Deze geschiedschrijver ziet de reformatie in haar sociaal verband; hij wijst op het dualisme van dien tijd, met zijn neiging naar het middeleeuwsche, zijn drang naar het nieuwe, zijn sociale veranderingen en zijn wijzigingen van standsbegrippen.
Wat we over Luther en zijn omgeving vernemen, boeit ons als een roman van Van Moerkerken.
Het werk vangt aan met een tijdtafel, een chronologisch overzicht der cultuur- gebeurtenissen uit die beroerde dagen, die inderdaad onmisbaar is.
Toen Luther in 1525 in het huwelijk trad, stichtte hij de protestantsche pastorie. Deze is de bakermat van de Duitsche cultuur geworden. (Euller, Linné, Heim, Langenbeck, Puffendorf, Stägemann, Ancillon, Müller, Heeren, Ranke, Hey, Sturm, Gerok, Gellert, Mörike, Wieland, Lessing, Boie, Hölty, Miller, Claudius, Hippel, Lichtenberg, Jean Paul, Schlegel, Geibel, Schleiermacher, Schliemann, Nietzsche, Pestalozzi).
In Erfurt promoveerde Luther. Daar werd hij gewikkeld in den strijd tusschen scholastiek en humanisme (tusschen den ouden en den nieuwen tijd). Zoo weinig hij echter ook een gotisch mysticus is, zoo weinig is hij ook een humanistische rationalist. Door zijn diepste gevoel stelde hij zich boven de tijden. Alle autoriteiten haalde hij naar beneden (behalve het woord Gods). Te Wittenberg vertienvoudigde hij het getal studenten. Met zijn stellingen wendde hij zich tot de geleerde wereld der universiteiten, opdat door een openbaar debat met een anderen geleerde de kwestie behandeld kon worden. Tot zijn verbazing brachten zij vooreerst de Duitsche geldwereld in oproer.
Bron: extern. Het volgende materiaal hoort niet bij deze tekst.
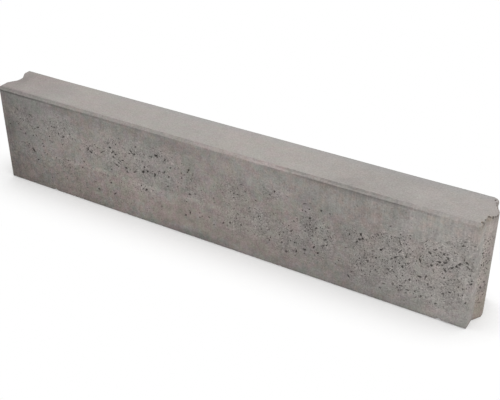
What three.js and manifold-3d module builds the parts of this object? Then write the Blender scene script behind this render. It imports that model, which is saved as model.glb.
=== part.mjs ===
// A precast concrete kerb stone with a tongue-and-groove joint, in millimetres, +Z up.
// It is one solid block, pressed in a steel mould and laid end to end with its like.
// X runs along the kerb line, from the grooved end to the end that carries the tongue.
// Y runs across it: -Y is the footway side and +Y is the road side.
// The origin lies on the bed face, midway along the overall length and across the thickness.

import * as THREE from 'three';
import { mergeVertices } from 'three/addons/utils/BufferGeometryUtils.js';
import Module from 'manifold-3d';

// The block.
const OVERALL_LENGTH = 1000; // along X, from the grooved end to the tip of the tongue
const HEIGHT = 205; // bed face to top face
const THICKNESS = 100; // footway face to road face

// The long edges of the section.
const FOOTWAY_CHAMFER = 5; // 45 degree chamfer between the footway face and the top
const ROAD_CHAMFER = 11; // 45 degree chamfer between the road face and the top
const BED_EDGE_RADIUS = 3; // rounding of both long edges that the stone beds on

// The two ends.
const UPRIGHT_EDGE_RADIUS = 3.5; // rounding of the four upright edges
const END_ARRIS = 1; // small 45 degree arris where the ends meet the top and the bed

// The tongue, a full-height rib with sloping flanks in the middle of one end.
const TONGUE_PROUD = 11; // how far it stands out of the shoulders beside it
const TONGUE_ROOT_WIDTH = 48; // across its foot, where the flanks leave the shoulders
const TONGUE_TIP_WIDTH = 12; // across its flat nose, before the corners are rounded
const TONGUE_TIP_RADIUS = 9; // rounding where the flanks turn into the nose
const TONGUE_FOOT_RADIUS = 3; // hollow fillet where the flanks leave the shoulders
const TONGUE_TOP_FALL = 3; // how far its top slopes down, from the shoulders to the nose

// The groove, the same shape in the other end, larger all round for an easy fit.
const JOINT_PLAY = 1; // gap round a tongue that is pushed home in the groove

const ARC_STEPS = 4; // half the number of facets in each rounded corner

const CONCRETE_GREY = 0x96928e;

const wasm = await Module();
wasm.setup();

// Makes a closed outline through corners given as [x, y, radius]. Each corner with a radius
// becomes an arc that is tangent to the two straight sides beside it.
function roundedOutline(corners) {
  const shape = new THREE.Shape();
  const points = corners.map(([x, y]) => new THREE.Vector2(x, y));
  corners.forEach(([x, y, radius], i) => {
    const corner = points[i];
    const back = points.at(i - 1).clone().sub(corner).normalize();
    const ahead = points[(i + 1) % points.length].clone().sub(corner).normalize();
    if (radius === 0) {
      if (i === 0) shape.moveTo(x, y);
      else shape.lineTo(x, y);
      return;
    }
    const halfAngle = Math.acos(back.dot(ahead)) / 2;
    const towardsCentre = back.clone().add(ahead).normalize();
    const centre = corner.clone().addScaledVector(towardsCentre, radius / Math.sin(halfAngle));
    const reach = radius / Math.tan(halfAngle);
    const start = corner.clone().addScaledVector(back, reach).sub(centre);
    const end = corner.clone().addScaledVector(ahead, reach).sub(centre);
    const clockwise = back.cross(ahead) > 0;
    shape.absarc(centre.x, centre.y, radius, start.angle(), end.angle(), clockwise);
  });
  return shape;
}

// Turns a closed geometry into an exact solid that can be joined and cut.
function toSolid(geometry) {
  geometry.deleteAttribute('normal');
  geometry.deleteAttribute('uv');
  const merged = mergeVertices(geometry);
  const mesh = new wasm.Mesh({
    numProp: 3,
    vertProperties: new Float32Array(merged.attributes.position.array),
    triVerts: new Uint32Array(merged.index.array),
  });
  return new wasm.Manifold(mesh);
}

// Turns a finished solid back into a geometry.
function toGeometry(solid) {
  const mesh = solid.getMesh();
  const geometry = new THREE.BufferGeometry();
  geometry.setAttribute('position', new THREE.BufferAttribute(mesh.vertProperties, 3));
  geometry.setIndex(new THREE.BufferAttribute(mesh.triVerts, 1));
  geometry.computeVertexNormals();
  return geometry;
}

// Runs an outline drawn in Y and Z along X, from one x to another.
function extrudeAlongX(shape, fromX, toX) {
  const geometry = new THREE.ExtrudeGeometry(shape, {
    depth: toX - fromX,
    curveSegments: ARC_STEPS,
    bevelEnabled: false,
  });
  const yAxis = new THREE.Vector3(0, 1, 0);
  const zAxis = new THREE.Vector3(0, 0, 1);
  const xAxis = new THREE.Vector3(1, 0, 0);
  geometry.applyMatrix4(new THREE.Matrix4().makeBasis(yAxis, zAxis, xAxis));
  geometry.translate(fromX, 0, 0);
  return geometry;
}

const groovedEnd = -OVERALL_LENGTH / 2;
const tongueNose = OVERALL_LENGTH / 2;
const shoulder = tongueNose - TONGUE_PROUD;
const halfThickness = THICKNESS / 2;

// The section of the block, seen along X: square bed, a small chamfer on the footway side and
// a larger one on the road side.
function makeSection() {
  const outline = roundedOutline([
    [-halfThickness, 0, BED_EDGE_RADIUS],
    [halfThickness, 0, BED_EDGE_RADIUS],
    [halfThickness, HEIGHT - ROAD_CHAMFER, 0],
    [halfThickness - ROAD_CHAMFER, HEIGHT, 0],
    [-halfThickness + FOOTWAY_CHAMFER, HEIGHT, 0],
    [-halfThickness, HEIGHT - FOOTWAY_CHAMFER, 0],
  ]);
  return toSolid(extrudeAlongX(outline, groovedEnd - JOINT_PLAY, tongueNose + JOINT_PLAY));
}

// The plan of the block, seen from above: the tongue stands out of one end, and the groove that
// takes the next stone's tongue is sunk into the other.
function makePlan() {
  const tongueRoot = TONGUE_ROOT_WIDTH / 2;
  const tongueTip = TONGUE_TIP_WIDTH / 2;
  const grooveMouth = tongueRoot + JOINT_PLAY;
  const grooveFloor = tongueTip + JOINT_PLAY;
  const grooveBottom = groovedEnd + TONGUE_PROUD + JOINT_PLAY;
  const mouthRadius = TONGUE_FOOT_RADIUS + JOINT_PLAY;
  const floorRadius = TONGUE_TIP_RADIUS + JOINT_PLAY;
  const outline = roundedOutline([
    [groovedEnd, -halfThickness, UPRIGHT_EDGE_RADIUS],
    [shoulder, -halfThickness, UPRIGHT_EDGE_RADIUS],
    [shoulder, -tongueRoot, TONGUE_FOOT_RADIUS],
    [tongueNose, -tongueTip, TONGUE_TIP_RADIUS],
    [tongueNose, tongueTip, TONGUE_TIP_RADIUS],
    [shoulder, tongueRoot, TONGUE_FOOT_RADIUS],
    [shoulder, halfThickness, UPRIGHT_EDGE_RADIUS],
    [groovedEnd, halfThickness, UPRIGHT_EDGE_RADIUS],
    [groovedEnd, grooveMouth, mouthRadius],
    [grooveBottom, grooveFloor, floorRadius],
    [grooveBottom, -grooveFloor, floorRadius],
    [groovedEnd, -grooveMouth, mouthRadius],
  ]);
  const geometry = new THREE.ExtrudeGeometry(outline, {
    depth: HEIGHT - 2 * END_ARRIS,
    curveSegments: ARC_STEPS,
    bevelEnabled: true,
    bevelThickness: END_ARRIS,
    bevelSize: END_ARRIS,
    bevelOffset: -END_ARRIS,
    bevelSegments: 1,
  });
  geometry.translate(0, 0, END_ARRIS);
  return toSolid(geometry);
}

// The wedge of air above the tongue: the tongue's top falls from the top face to its nose.
function makeTongueFall() {
  const slope = TONGUE_TOP_FALL / TONGUE_PROUD;
  const beyond = TONGUE_PROUD + JOINT_PLAY;
  const wedge = new THREE.Shape();
  wedge.moveTo(0, HEIGHT);
  wedge.lineTo(beyond, HEIGHT - slope * beyond);
  wedge.lineTo(beyond, HEIGHT + JOINT_PLAY);
  wedge.lineTo(0, HEIGHT + JOINT_PLAY);
  const geometry = new THREE.ExtrudeGeometry(wedge, { depth: THICKNESS, bevelEnabled: false });
  geometry.rotateX(Math.PI / 2);
  geometry.translate(shoulder, halfThickness, 0);
  return toSolid(geometry);
}

const stone = makePlan().intersect(makeSection()).subtract(makeTongueFall());

const concrete = new THREE.MeshStandardMaterial({
  name: 'concrete',
  color: CONCRETE_GREY,
  roughness: 0.92,
  metalness: 0,
});

const kerbStone = new THREE.Mesh(toGeometry(stone), concrete);
kerbStone.name = 'kerb_stone';

const kerb = new THREE.Group();
kerb.add(kerbStone);

export default kerb;
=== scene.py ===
import functools
import itertools
import math
import random

import bmesh
import bpy
from mathutils import Euler, Matrix, Vector, noise
from mathutils.bvhtree import BVHTree


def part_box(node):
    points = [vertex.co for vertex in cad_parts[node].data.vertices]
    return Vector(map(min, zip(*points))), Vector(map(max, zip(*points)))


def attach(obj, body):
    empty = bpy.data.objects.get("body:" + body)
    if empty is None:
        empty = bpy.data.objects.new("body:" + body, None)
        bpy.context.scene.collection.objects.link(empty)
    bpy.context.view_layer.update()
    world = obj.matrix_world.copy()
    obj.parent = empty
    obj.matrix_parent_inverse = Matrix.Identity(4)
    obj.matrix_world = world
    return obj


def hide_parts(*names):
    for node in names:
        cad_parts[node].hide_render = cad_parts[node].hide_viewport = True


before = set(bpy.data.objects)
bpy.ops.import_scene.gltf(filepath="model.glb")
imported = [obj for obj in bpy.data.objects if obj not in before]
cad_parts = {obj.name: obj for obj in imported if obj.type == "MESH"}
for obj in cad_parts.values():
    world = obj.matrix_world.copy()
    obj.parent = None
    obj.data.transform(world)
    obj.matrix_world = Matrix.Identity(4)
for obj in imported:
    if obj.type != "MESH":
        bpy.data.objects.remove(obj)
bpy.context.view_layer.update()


# ---------------- The pressed block
# The kerb stone is one block of earth-moist concrete, vibrated and pressed in a steel mould and
# pushed out while it is still green. Its faces are flat to a fraction of a millimetre, and the
# joint between the mould and the press head leaves a fine groove under the footway chamfer.

pressed_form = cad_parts["kerb_stone"]
low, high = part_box("kerb_stone")
footway_chamfer = 0.005
road_chamfer = 0.011
tongue_proud = 0.011
shoulder = high.x - tongue_proud
chamfer_foot = high.z - footway_chamfer

same_place = 1e-5
on_plane = 1e-6
flat_within = math.radians(1)

block = bmesh.new()
block.from_mesh(pressed_form.data)
bmesh.ops.remove_doubles(block, verts=block.verts, dist=same_place)
bmesh.ops.dissolve_limit(block, angle_limit=flat_within, verts=block.verts, edges=block.edges)


def cut_across(mesh, axis, places):
    """Cuts every face that the planes at these places on one axis pass through."""
    normal = Vector((0, 0, 0))
    normal[axis] = 1
    for place in places:
        whole = mesh.verts[:] + mesh.edges[:] + mesh.faces[:]
        bmesh.ops.bisect_plane(mesh, geom=whole, dist=on_plane, plane_co=normal * place,
                               plane_no=normal)


def evenly(start, end, step):
    """Places between start and end, no more than a step apart, without the two ends."""
    count = math.ceil((end - start) / step)
    return [start + (end - start) * i / count for i in range(1, count)]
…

Duizenden ‘goudmarken’ stroomden dagelijks naar Rome.
Bewust tot hervormer werd Luther door zijn critiek op het concilie van Constanz. Nooit legde hij de pij der Augustijnsche monniken af. Daar de meeste priesters niet preeken konden, schreef hij voor hen zijn ‘Onderricht aan de Geestelijken’, en zijn ‘Doopboekje.’
Op den Wartburg werkte hij aan de Bijbelvertaling, nadat de in den ban gedane met zijn voorkennis op de terugreis van Worms, door den slotvoogd van den Wartburg overvallen werd. Als Jonker Jörg leidde hij daar een ridderleven. Van den Wartburg ging de Duitsche Bijbel en de Duitsche taal in de geheele wereld. In die eenzaamheid toonde Luther zich een weergaloos kunstenaar, dichter en musicus. Zelfs Heine had eerbied voor het rhythmische in Luther's taal. Hij vlocht den band, die Noord en Zuid samen kon brengen. Hij schiep het protestantsche kerklied (Ein feste Burg ist unser Gott).
Luther was geen organisator, hij was te zeer vervuld van het wezen der dingen (Wederdoopersbeweging). De ridders en de boeren verzaakte hij ter wille van de reinheid van zijn leer. Hij werd tot den meest gehaten man in Duitschland.